**Problem requirements:**
Give all of the lines again, with nothing added or dropped.

**Collected material:**
○ ○ ○ ○ ○ ○ ○

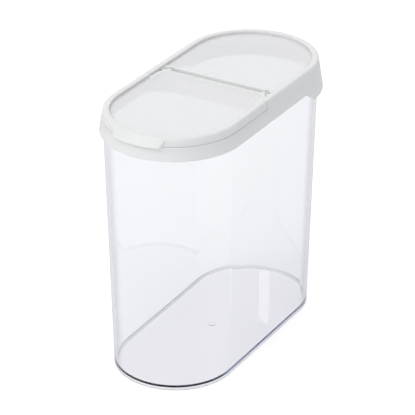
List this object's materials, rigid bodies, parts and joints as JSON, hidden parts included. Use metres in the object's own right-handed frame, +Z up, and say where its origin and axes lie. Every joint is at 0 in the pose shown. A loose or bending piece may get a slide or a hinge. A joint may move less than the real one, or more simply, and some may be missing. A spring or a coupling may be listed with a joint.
{
  "type": "food storage container",
  "caption": "Tall clear oval food keeper with a white lid: raised front flap with a pull tab on a hinge line across the middle, a fixed rear panel and a grip lip at the back.",
  "frame": {"origin": "middle of the flat ring that the jar stands on", "axes": "+Z up; Y along the long side with the flap's pull tab at -Y and the grip lip at +Y; X across"},
  "size_m": [0.0874, 0.1737, 0.1651],
  "materials": {
    "clear_jar": "clear",
    "clear_panel": "clear",
    "white_lid": "satin",
    "white_flap": "satin",
    "seal": "translucent silicone"
  },
  "bodies": {
    "jar": {"jar": "clear_jar"},
    "lid": {"lid_frame": "white_lid", "rear_window": "clear_panel", "lid_gasket": "seal", "flap_gasket": "seal"},
    "flap": {"flap_frame": "white_flap", "flap_window": "clear_panel"}
  },
  "joints": [
    {"name": "lid_lift", "type": "slide", "parent": "jar", "child": "lid", "axis": [0, 0, 1], "range_m": [0, 0.04]},
    {"name": "flap_hinge", "type": "hinge", "parent": "lid", "child": "flap", "pos_m": [0, 0.003, 0.1621], "axis": [-1, 0, 0], "range_deg": [0, 115]}
  ]
}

○ ○ ○ ○ ○ ○ ○

**Answer below:**
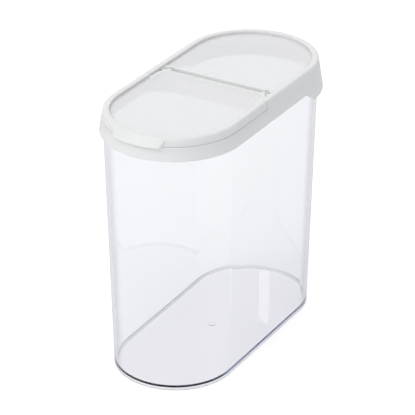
List this object's materials, rigid bodies, parts and joints as JSON, hidden parts included. Use metres in the object's own right-handed frame, +Z up, and say where its origin and axes lie. Every joint is at 0 in the pose shown. A loose or bending piece may get a slide or a hinge. A joint may move less than the real one, or more simply, and some may be missing. A spring or a coupling may be listed with a joint.
{
  "type": "food storage container",
  "caption": "Tall clear oval food keeper with a white lid: raised front flap with a pull tab on a hinge line across the middle, a fixed rear panel and a grip lip at the back.",
  "frame": {"origin": "middle of the flat ring that the jar stands on", "axes": "+Z up; Y along the long side with the flap's pull tab at -Y and the grip lip at +Y; X across"},
  "size_m": [0.0874, 0.1737, 0.1651],
  "materials": {
    "clear_jar": "clear",
    "clear_panel": "clear",
    "white_lid": "satin",
    "white_flap": "satin",
    "seal": "translucent silicone"
  },
  "bodies": {
    "jar": {"jar": "clear_jar"},
    "lid": {"lid_frame": "white_lid", "rear_window": "clear_panel", "lid_gasket": "seal", "flap_gasket": "seal"},
    "flap": {"flap_frame": "white_flap", "flap_window": "clear_panel"}
  },
  "joints": [
    {"name": "lid_lift", "type": "slide", "parent": "jar", "child": "lid", "axis": [0, 0, 1], "range_m": [0, 0.04]},
    {"name": "flap_hinge", "type": "hinge", "parent": "lid", "child": "flap", "pos_m": [0, 0.003, 0.1621], "axis": [-1, 0, 0], "range_deg": [0, 115]}
  ]
}